**To be done**
Using the data below, repeat all of it precisely.

**Source data**
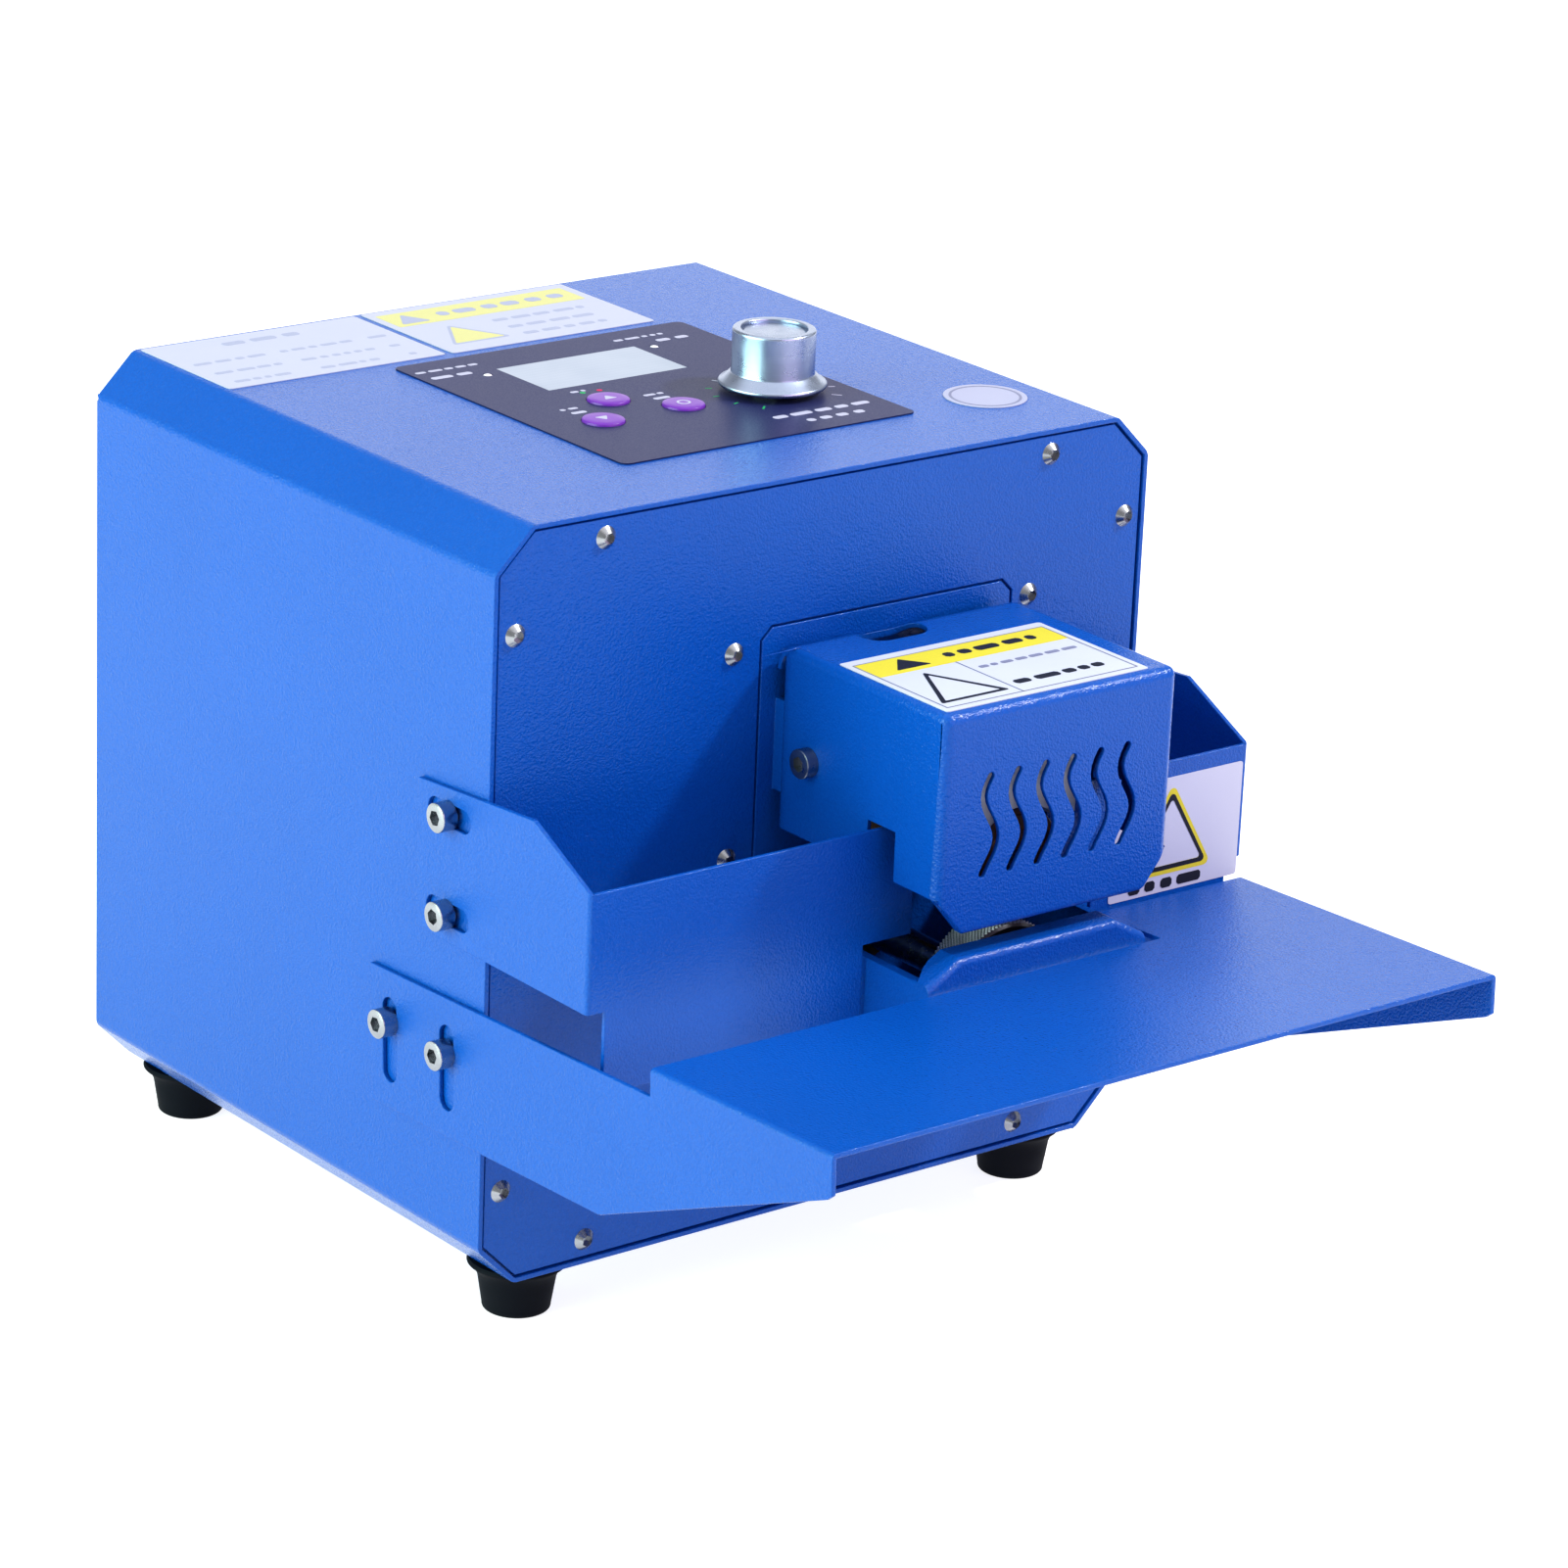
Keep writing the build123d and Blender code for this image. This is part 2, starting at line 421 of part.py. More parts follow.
# ---------------------------------------------------------------- control panel on top
zt = cab_h
overlay = blk(over_x0, over_x1, over_y0, over_y1, zt, zt + over_t)
overlay = fillet(overlay.edges().filter_by(Axis.Z), 2.5)
overlay = overlay - blk(lcd_x0, lcd_x1, lcd_y0, lcd_y1, zt - 1, zt + 1) - cyl_z(knob_x, knob_y, zt - 1, zt + 1, 4.6)
for name, x, y in keys:
    overlay = overlay - cyl_z(x, y, zt - 1, zt + 1, key_r + key_gap)
for x, y in leds:
    overlay = overlay - cyl_z(x, y, zt - 1, zt + 1, 1.5)
save(overlay, "control_overlay")
save(blk(lcd_x0, lcd_x1, lcd_y0, lcd_y1, zt, zt + over_t - 0.05), "lcd_window")
save(blk(lcd_x0 - 3.5, lcd_x1 + 3, lcd_y0 - 4, lcd_y1 + 4, zt - 9.5, zt - 1.5), "lcd_module")
for name, x, y in keys:
    key = cyl_z(x, y, zt - 5.0, zt + 1.3, key_r) + cyl_z(x, y, zt - 5.0, zt - 3.2, key_r + 1.4)
    top_edge = key.edges().group_by(Axis.Z)[-1]
    save(fillet(top_edge, 0.6), name)
save(group(cyl_z(x, y, zt - 9, zt + 0.7, 1.5) for x, y in leds), "indicator_leds")

board_z = zt - 12.0
board = blk(70, 168, 38, 141, board_z - 1.6, board_z)
for name, x, y in keys:
    board = board + blk(x - 3, x + 3, y - 3, y + 3, board_z, board_z + 3.4) + cyl_z(x, y, board_z + 3.4, board_z + 5.6, 1.7)
board = board - cyl_z(knob_x, knob_y, board_z - 3, board_z + 1, 13.5)
for x, y, w, d, h in ((84, 52, 14, 10, 8), (124, 50, 10, 10, 6)):
    board = board + blk(x - w / 2, x + w / 2, y - d / 2, y + d / 2, board_z - 1.6 - h, board_z - 1.6)
stand_spots = [(73, 41), (165, 41), (73, 138), (165, 138)]
save(board, "control_board")
save(group(cyl_z(x, y, board_z, zt - sheet, 2.4) for x, y in stand_spots), "board_standoffs")

pot = cyl_z(knob_x, knob_y, zt - 14, zt - sheet - 0.3, 12.0) + cyl_z(knob_x, knob_y, zt - 2, zt + 3.4, 4.5)
save(pot - cyl_z(knob_x, knob_y, zt - 9, zt + 8, 3.0 + run_gap), "potentiometer")
nut = Pos(knob_x, knob_y, zt + over_t) * extrude(RegularPolygon(6.0, 6, major_radius=False), 2.2)
save(nut - cyl_z(knob_x, knob_y, zt, zt + 5, 4.5), "potentiometer_nut")
save(cyl_z(knob_x, knob_y, zt - 8.8, zt + 15, 3.0), "potentiometer_shaft")
kz = zt + 2.0
knob_prof = Polyline((3.0, kz + 5.0), (9.6, kz + 5.0), (9.6, kz), (15.2, kz), (15.9, kz + 0.5), (15.9, kz + 1.3),
                     (12.2, kz + 4.2), (12.2, kz + 16.6), (11.6, kz + 17.2), (9.7, kz + 17.2), (9.7, kz + 16.2),
                     (3.0, kz + 16.2), close=True)
knob = Pos(knob_x, knob_y, 0) * revolve(Plane.XZ * make_face(knob_prof), Axis.Z)
knob = knob + cyl_z(knob_x, knob_y, kz + 13.1, kz + 16.2, 3.2)
save(knob, "temperature_knob")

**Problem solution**
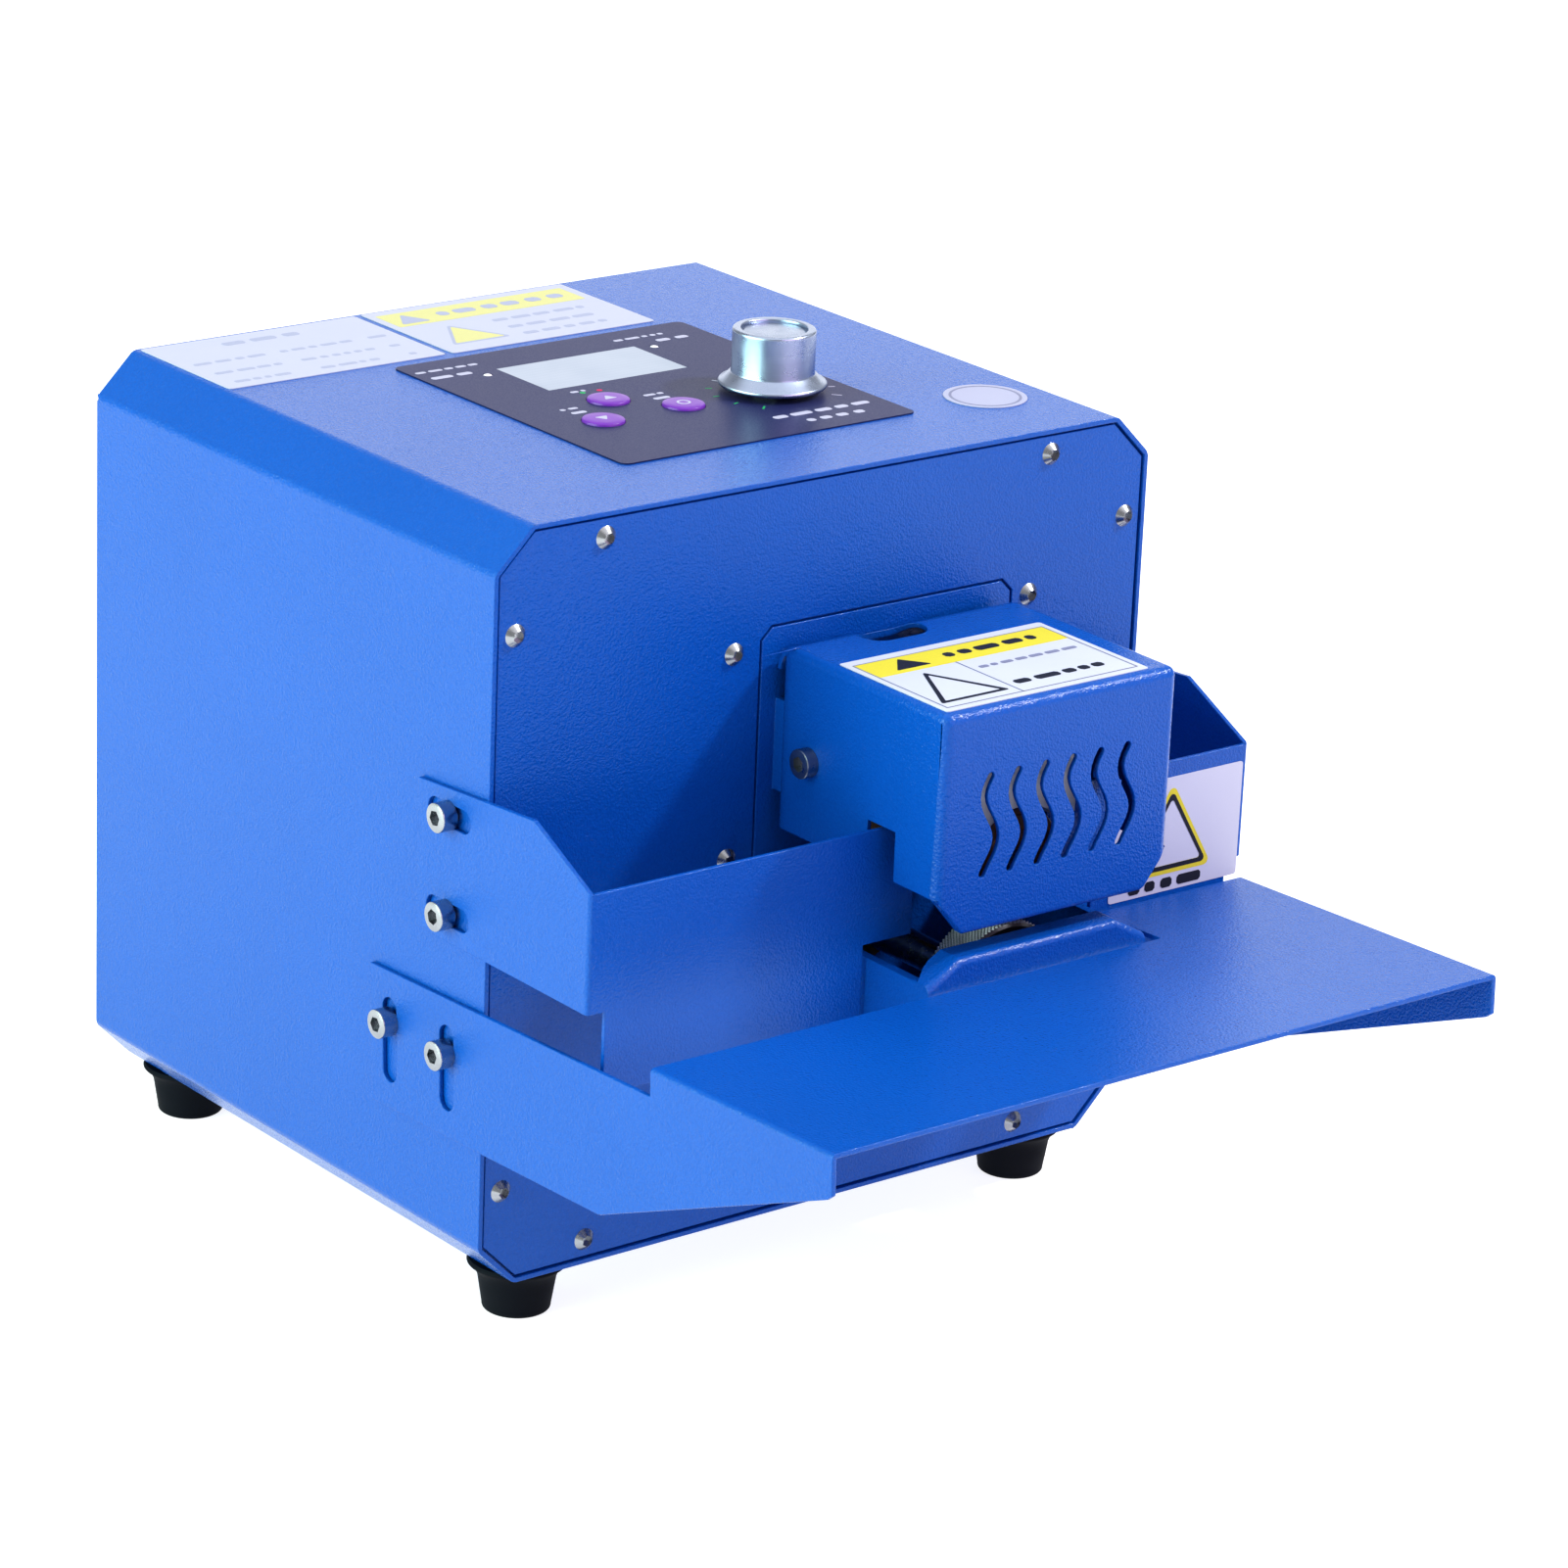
Keep writing the build123d and Blender code for this image. This is part 2, starting at line 421 of part.py. More parts follow.
# ---------------------------------------------------------------- control panel on top
zt = cab_h
overlay = blk(over_x0, over_x1, over_y0, over_y1, zt, zt + over_t)
overlay = fillet(overlay.edges().filter_by(Axis.Z), 2.5)
overlay = overlay - blk(lcd_x0, lcd_x1, lcd_y0, lcd_y1, zt - 1, zt + 1) - cyl_z(knob_x, knob_y, zt - 1, zt + 1, 4.6)
for name, x, y in keys:
    overlay = overlay - cyl_z(x, y, zt - 1, zt + 1, key_r + key_gap)
for x, y in leds:
    overlay = overlay - cyl_z(x, y, zt - 1, zt + 1, 1.5)
save(overlay, "control_overlay")
save(blk(lcd_x0, lcd_x1, lcd_y0, lcd_y1, zt, zt + over_t - 0.05), "lcd_window")
save(blk(lcd_x0 - 3.5, lcd_x1 + 3, lcd_y0 - 4, lcd_y1 + 4, zt - 9.5, zt - 1.5), "lcd_module")
for name, x, y in keys:
    key = cyl_z(x, y, zt - 5.0, zt + 1.3, key_r) + cyl_z(x, y, zt - 5.0, zt - 3.2, key_r + 1.4)
    top_edge = key.edges().group_by(Axis.Z)[-1]
    save(fillet(top_edge, 0.6), name)
save(group(cyl_z(x, y, zt - 9, zt + 0.7, 1.5) for x, y in leds), "indicator_leds")

board_z = zt - 12.0
board = blk(70, 168, 38, 141, board_z - 1.6, board_z)
for name, x, y in keys:
    board = board + blk(x - 3, x + 3, y - 3, y + 3, board_z, board_z + 3.4) + cyl_z(x, y, board_z + 3.4, board_z + 5.6, 1.7)
board = board - cyl_z(knob_x, knob_y, board_z - 3, board_z + 1, 13.5)
for x, y, w, d, h in ((84, 52, 14, 10, 8), (124, 50, 10, 10, 6)):
    board = board + blk(x - w / 2, x + w / 2, y - d / 2, y + d / 2, board_z - 1.6 - h, board_z - 1.6)
stand_spots = [(73, 41), (165, 41), (73, 138), (165, 138)]
save(board, "control_board")
save(group(cyl_z(x, y, board_z, zt - sheet, 2.4) for x, y in stand_spots), "board_standoffs")

pot = cyl_z(knob_x, knob_y, zt - 14, zt - sheet - 0.3, 12.0) + cyl_z(knob_x, knob_y, zt - 2, zt + 3.4, 4.5)
save(pot - cyl_z(knob_x, knob_y, zt - 9, zt + 8, 3.0 + run_gap), "potentiometer")
nut = Pos(knob_x, knob_y, zt + over_t) * extrude(RegularPolygon(6.0, 6, major_radius=False), 2.2)
save(nut - cyl_z(knob_x, knob_y, zt, zt + 5, 4.5), "potentiometer_nut")
save(cyl_z(knob_x, knob_y, zt - 8.8, zt + 15, 3.0), "potentiometer_shaft")
kz = zt + 2.0
knob_prof = Polyline((3.0, kz + 5.0), (9.6, kz + 5.0), (9.6, kz), (15.2, kz), (15.9, kz + 0.5), (15.9, kz + 1.3),
                     (12.2, kz + 4.2), (12.2, kz + 16.6), (11.6, kz + 17.2), (9.7, kz + 17.2), (9.7, kz + 16.2),
                     (3.0, kz + 16.2), close=True)
knob = Pos(knob_x, knob_y, 0) * revolve(Plane.XZ * make_face(knob_prof), Axis.Z)
knob = knob + cyl_z(knob_x, knob_y, kz + 13.1, kz + 16.2, 3.2)
save(knob, "temperature_knob")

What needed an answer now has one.